Its Impact on Others

Not only does this “disease” affect me, but it has a tendency to reach out to loved ones. It has caused numerous squabbles and fights between my wife and me. During hunting season, I have a tendency to get in what athletes call “the zone.” Each waking moment is concentrated on my next hunt, where the acorns are falling, or where that smasher buck can be ambushed. It consumes me until I tend to lose track of the important things in life, such as my wife and kids. My wife will let it go for a while, but the time often comes when she must have an ”intervention” and put me back on the straight and narrow. This is done by either a soft spoken, “Baby, you need to stay out of the woods for a while,” or the serious verbal “slap in the face” to get my attention. She does her best to understand, but until a person actually suffers from this ailment there is no way to completely comprehend it. For example, a couple of years ago I woke up on opening morning of bow season after a restless night.
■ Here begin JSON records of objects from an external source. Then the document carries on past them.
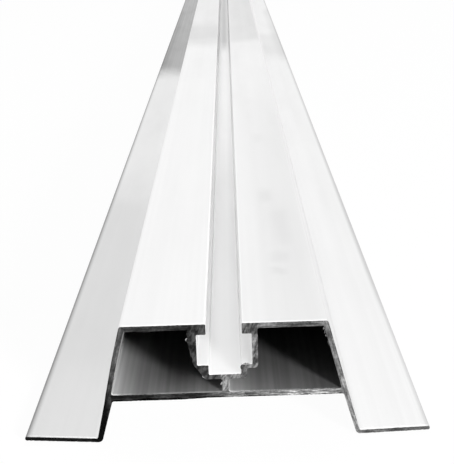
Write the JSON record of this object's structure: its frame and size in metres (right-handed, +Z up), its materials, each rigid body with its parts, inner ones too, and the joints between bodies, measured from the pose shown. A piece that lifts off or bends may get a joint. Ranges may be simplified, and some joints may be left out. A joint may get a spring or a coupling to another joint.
{
  "type": "solar mounting rail",
  "caption": "Flat hat-section aluminium rail with a lipped bolt channel, hollow chambers beside it and wide flanges that are screwed to a roof sheet.",
  "frame": {"origin": "middle of the rail's length, centred between the flanges, level with their undersides", "axes": "+Y along the rail, +Z up out of the bolt slot, +X across the flanges"},
  "size_m": [0.1, 1.2, 0.0305],
  "materials": {
    "mill_aluminium": "bright mill finish with faint die lines along the rail, rough-sawn ends"
  },
  "bodies": {
    "root": {"rail": "mill_aluminium"}
  },
  "joints": []
}
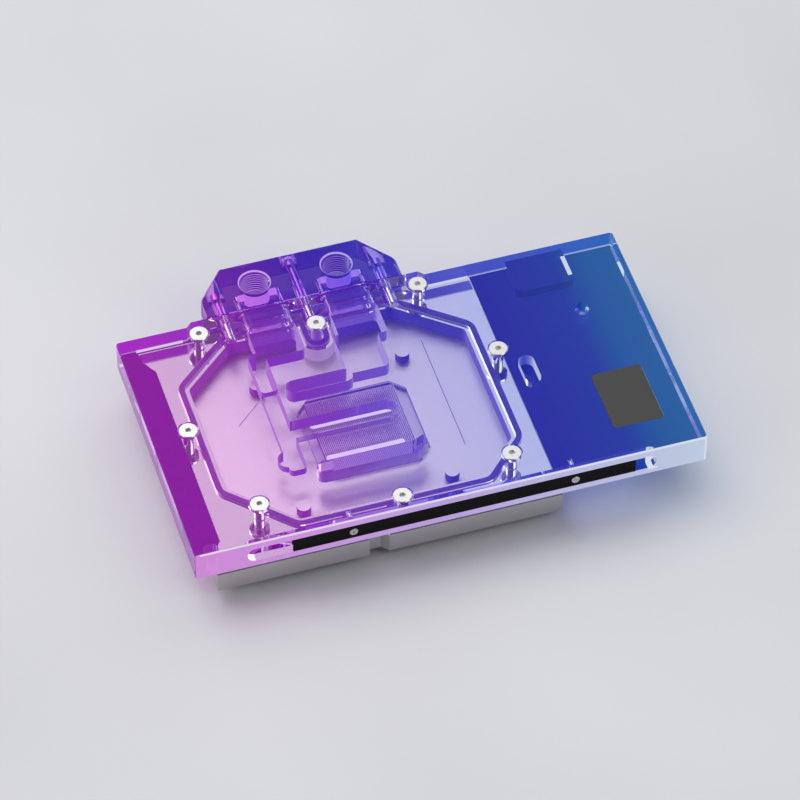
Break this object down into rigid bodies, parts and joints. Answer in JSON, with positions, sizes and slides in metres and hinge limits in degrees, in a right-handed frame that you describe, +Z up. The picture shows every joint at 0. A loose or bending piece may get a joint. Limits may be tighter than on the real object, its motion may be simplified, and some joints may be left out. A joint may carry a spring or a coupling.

I got dressed and kissed my wife goodbye, whispering in her ear, “I’ll see you in February!” It was time to feed the addiction; however, she did not find that to be as comical as I did.

Temporary Remedies

During the spring and summer, there is little to do concerning whitetails besides shed hunting or some scouting after the season. To fill this void, I have found several internet sites that contribute to my addiction. These hunters suffer from the same thing as myself and offer some relief during the long summer months. Whether it is giving advice on equipment, swapping stories, or just chatting about last year’s hunts, they fill a void that the hot weather brings. I have made numerous friends the last for years, which has allowed me to extend my bow hunting opportunities outside of Louisiana. These trips to Georgia, Alabama, and Illinois have allowed me to test myself against different terrain and different species of whitetails. It’s just another way for this addict to get his “fix!”

Will this desire to hunt ever end? For me, I hope not. It is one of the things that make me feel alive. So each year I will keep preparing the camp, food plots, and stands in the Louisiana heat in hopes of harvesting a trophy buck. I will keep discussing last year’s hunts with friends who understand what it means to suffer from “buck fever.” Each October will open to me perched 20 feet off of the ground with my bow in hand with hopes of satisfying my “whitetail addiction.”